In an effort to better understand the American President, and why top officials like Secretary of State Tillerson and Defense Secretary Mattis publicly contradict him so often, North Korean officials have been quietly reaching out to Republican-linked policy analysts and ex-officials for meetings in neutral locations. The situation has since gotten more confusing as President Trump took to Twitter to tell his Secretary of State to “save his energy” instead of trying to negotiate with North Korean officials.
The tweet came just one day after Tillerson said the U.S. had direct lines of communication to Pyongyang. However, in light of the President’s urging of staff to portray him as “a crazy guy” in trade talks as a means of gaining leverage in negotiations, Trump’s actions regarding North Korea may be viewed instead as a calculated extension of the Madman Theory of international relations.
LAWYERS WITHOUT FACTS
A recent letter signed by faculty of Georgetown’s law school highlighted the importance of using facts as the foundation of any public affairs initiative. In advance of Attorney General Jeff Sessions’ appearance at the school to discuss free speech on college campuses, 30 faculty members signed a public letter lecturing Sessions for perceived “hypocrisy” on the issue. Among the examples cited by the faculty included the Justice Department prosecuting an activist for “laughing” during Sessions’ confirmation hearing and his supposed directive that the Department of Justice would not pursue federal investigations into police shootings of unarmed black men.
Both accounts do not stand up to scrutiny. The U.S. Attorney’s office in charge of prosecuting the disruptive activist was overseen by an Obama appointee, and while many characterized it as being prosecuted for laughing, in reality, according to prosecutors she “grew loud and more disruptive” after police tried to “quietly escort” her from the hearing, “eventually halting the confirmation hearing.” In regard to the latter charge, Attorney General Sessions has said that his department will “hold accountable” any law enforcement officer who violates civil rights by using excessive force – and indeed extracted a guilty plea from an officer accused of doing just that. Instead of galvanizing support for their perspective, the faculty’s trouble with the facts may instead have undermined their cause.
BITCOIN OVER BOLIVARS
An extreme cash shortage is creating serious problems for the people of Venezuela, and in a country where a third of the population does not have a bank account, cash is essential for survival. When people do get their hands on Venezuelan currency, Bolivars, runaway inflation ensures that it is almost entirely worthless.

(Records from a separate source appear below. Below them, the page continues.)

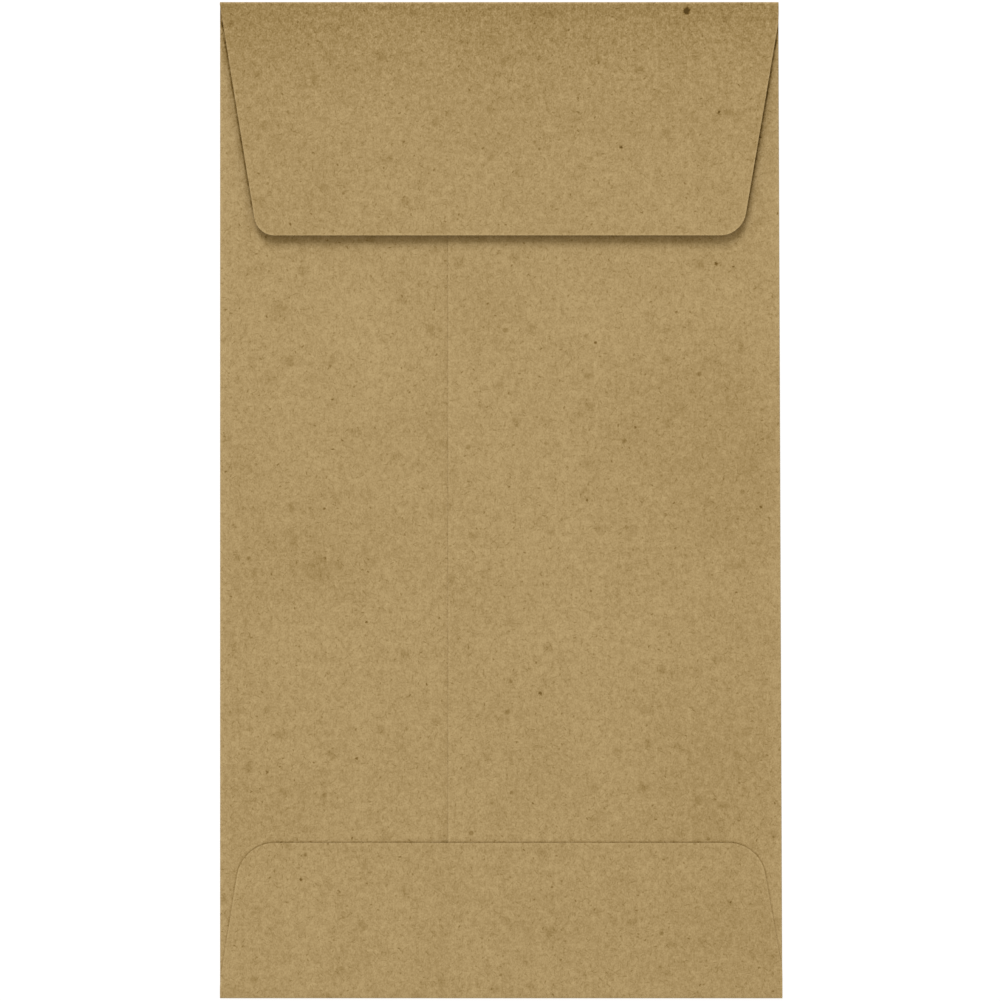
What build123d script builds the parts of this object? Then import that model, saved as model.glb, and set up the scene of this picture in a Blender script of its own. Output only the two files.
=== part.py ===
from build123d import *
import os

# A coin envelope folded and glued from one die-cut sheet. It lies on its face panel.
# X runs across it, +Y up to the closing fold, +Z out of the face towards the flaps.
# The outsides of the folds mark its width and height, and Y = 0 is at mid height.

# Envelope, fold to fold (mm)
envelope_width = 85.725  # at mid height
envelope_height = 152.4
fold_lean = 0.6  # how much wider the envelope is at the bottom fold than at the closing fold

# Sheet, and the air between its layers
paper_thickness = 0.13
pocket_gap = 0.30  # between the face and the narrow seam panel
flap_clearance = 0.05  # between the wide seam panel and the root of the closing flap

# Seam panels
seam_offset = -8.1  # cut edge of the wide panel, from the middle of the envelope
seam_overlap = 11.0  # how far the narrow panel runs on under the wide one
throat_drop = 1.5  # from the closing fold down to the mouth of the pocket
panel_relief = 0.8  # from the bottom fold up to the lower ends of the seam panels

# Bottom flap, glued over the seam panels
bottom_flap_depth = 23.95
bottom_flap_inset = 3.4  # taper of each side, at the flap's free edge
bottom_flap_shoulders = (2.6, 4.3)  # left and right, from the fold to where the taper starts
bottom_flap_corner = 5.5
seam_ramp = 1.5  # width over which the flap climbs onto the wide panel

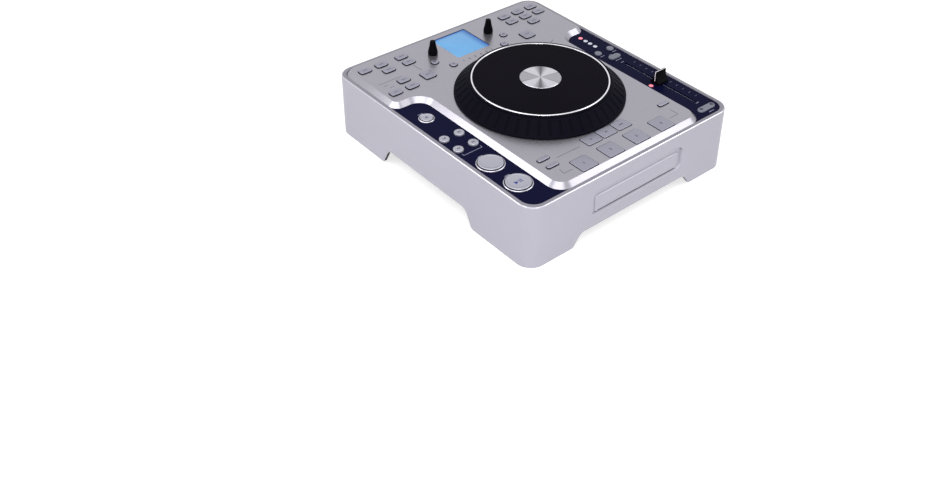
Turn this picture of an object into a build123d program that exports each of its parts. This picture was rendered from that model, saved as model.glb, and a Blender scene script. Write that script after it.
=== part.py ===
from build123d import *
import os
from math import atan2, degrees, hypot

os.makedirs("parts", exist_ok=True)

# A single-deck tabletop disc player.  X runs to the right along the front, Y to the back, Z up.
# The origin is on the resting surface, under the middle of the body.

# ---- body ----
body_corner = 21.0
body_draft = 0.6            # how far each wall leans in from the rim down to the surface
wall = 4.0
rim_top = 84.5
rim_band = 5.5
rim_round = 2.0
skirt_gap = 0.8             # the walls stop this far above the surface
clearance = 0.3             # between pieces that only lie side by side
seat_gap = 0.1              # round a piece that is let into another
slip = 0.4                  # round each slide, door and key of the strips
key_gap = 0.8               # round each key of the control panel

# ---- what sets the width and depth of the body: the wheel and the rows before and behind it ----
jog_radius = 106.0
jog_margin = 12.5           # of the panel either side of the wheel
strip_width = 41.0          # of the dark strips either side of the panel
pad_size = (23.6, 23.6, 1.8)        # width, depth and corner, as for every key
bank_size = (21.6, 16.7, 1.8)
display_width = 53.5
display_depth = 56.0
pad_margin = 13.1           # from the front of the body to the pads
pad_gap = 8.45              # from the pads to the bank keys
bank_gap = 0.65             # from the bank keys to the wheel
display_gap = 20.5          # from the wheel to the display
back_margin = 20.0          # from the display to the back of the body

panel_front_width = 2 * (jog_radius + jog_margin)
body_width = panel_front_width + 2 * (strip_width + rim_band)
rows_before_jog = pad_margin + pad_size[1] + pad_gap + bank_size[1] + bank_gap
rows_behind_jog = display_gap + display_depth + back_margin
body_depth = rows_before_jog + 2 * jog_radius + rows_behind_jog
body_side = body_width / 2
body_back = body_depth / 2
body_front = -body_back
pad_y = body_front + pad_margin + pad_size[1] / 2
bank_y = pad_y + pad_size[1] / 2 + pad_gap + bank_size[1] / 2
jog_y = body_front + rows_before_jog + jog_radius
display_y = body_back - back_margin - display_depth / 2

# ---- levels of the deck, inlays and control panel ----
inlay_top = 83.4
inlay_thickness = 1.8
deck_thickness = 2.4
panel_top = 89.4
panel_thickness = 2.6
panel_bevel = 6.0
board_thickness = 1.6

deck_top = inlay_top - inlay_thickness
deck_bottom = deck_top - deck_thickness
panel_under = panel_top - panel_thickness
recess_width = body_width - 2 * rim_band
recess_depth = body_depth - 2 * rim_band
recess_corner = body_corner - rim_band + 2

# ---- outline of the raised panel: wide at the back, narrow in front ----
panel_front_corner = 21.0
panel_back_depth = 119.0    # of the wide part, from the back of the body
panel_shoulder = body_back - panel_back_depth
panel_neck_round = 18.0
panel_side_round = 13.0
panel_hollow_inset = 5.0    # from the foot of the bevel to the hollow underneath

# ---- skirt arches and feet ----
front_leg_width = 67.0      # of the skirt either side of the front and rear arches
front_arch_top = 16.5
side_leg_width = 99.5       # of the skirt either side of the side arches
side_arch_top = 23.5
arch_lean = 12.0            # how far the ends of an arch lean in
arch_shoulder = 10.0
arch_toe = 4.0
base_bottom = 25.5
base_thickness = 2.0
leg_width = 38.0
leg_depth = 52.0
leg_round = 12.0
leg_inset = 2.0             # from the edge of the base plate
leg_taper = 2.0             # degrees
foot_radius = 11.0
foot_height = 3.0

# ---- disc tray and its door ----
tray_centre = 3.2
tray_recess_width = 147.8
tray_recess_bottom = 33.9
tray_recess_top = 63.8
tray_recess_depth = 2.0
tray_recess_round = 7.0
tray_recess_lean = 25.0     # degrees, of the sides of the recess
door_width = 137.2
door_bottom = 34.9
door_top = 57.9
door_thickness = 5.0
door_proud = 1.2            # out of the floor of the recess
door_round = 2.5
door_bevel = 1.0
tray_width = 131.0
tray_length = 160.0
tray_thickness = 6.0
tray_bottom = 44.0
disc_radius = 60.0
disc_well_depth = 2.0
small_disc_radius = 40.0
small_well_depth = 1.0
disc_slack = 0.5            # round a disc in its well
disc_edge = 7.0             # from the back of the door to the disc well
spindle_opening = 17.0
spindle_slot = 46.0
notch_radius = 9.0
notch_reach = 0.7 * disc_radius     # of the finger notches either way from the middle of the disc
loader_side = 4.0
loader_floor = 2.5
loader_length = 184.0
loader_top = 66.0
turntable_radius = 14.0

# ---- jog wheel ----
jog_lift = 0.5              # above the control panel
jog_height = 20.9           # from the panel to the crown of the bright ring
jog_rim_height = 1.6
jog_grip_run = 16.5         # sideways, from the rim to the head of the sloping grip
jog_grip_drop = 3.8         # of the head of the grip below the crown
jog_foot = (1.6, 2.4)       # of the grip, in from the rim and up from the bottom
jog_ledge_run = 17.8        # sideways, from the rim to the ledge round the bright ring
jog_ledge_drop = 0.5        # of the crest of the ledge below the crown
jog_seat_run = 20.6         # sideways, from the rim to the bright ring
jog_ring_width = 2.2
jog_ring_round = 1.0
jog_plate_drop = 1.2        # of the black plate below the crown
jog_plate_thickness = 3.0
jog_wall = 2.6
jog_grooves = 48
jog_groove_radius = 1.7
jog_groove_centre = 0.5     # above the slope of the grip
jog_groove_ends = 3.0       # that the grooves leave free on the slope
jog_groove_start = 2.0      # degrees
jog_cap_radius = 25.7
jog_cap_height = 1.4
jog_cap_edge = 0.8
spindle_radius = 5.0
spindle_fit = 0.06
bearing_radius = 22.0
bearing_flange = 2.6
bearing_boss = 10.0
bearing_rise = 3.0          # of the boss above the panel

jog_seat_radius = jog_radius - jog_seat_run
jog_ring_inner = jog_seat_radius - jog_ring_width

# ---- display and the two knobs beside it ----
display_sunk = 0.6
display_corner = 2.0
display_ledge = 1.5         # that carries the window
window_thickness = 1.5
knob_gap = 19.75            # from the display to the middle of a knob
knob_base_radius = 6.4
knob_neck_radius = 4.0
knob_top_radius = 3.4
knob_height = 19.3
knob_skirt = 4.6
knob_neck = 12.6            # height of the neck above the foot
knob_foot_edge = 0.8
knob_crown_edge = 0.7
knob_shaft = 3.0
knob_shaft_reach = 1.4      # below the panel
knob_x = display_width / 2 + knob_gap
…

Enter Bitcoin, the internet cryptocurrency that locals are now using to pay for lunch and other daily needs. Venezuelans are increasingly relying on Bitcoin as the Bolivar continues to tank. While not without criticism, Bitcoin’s ability to help people function economically in places where government-backed financial instruments have faltered may well lead to the first “Bitcoinization” of a sovereign state.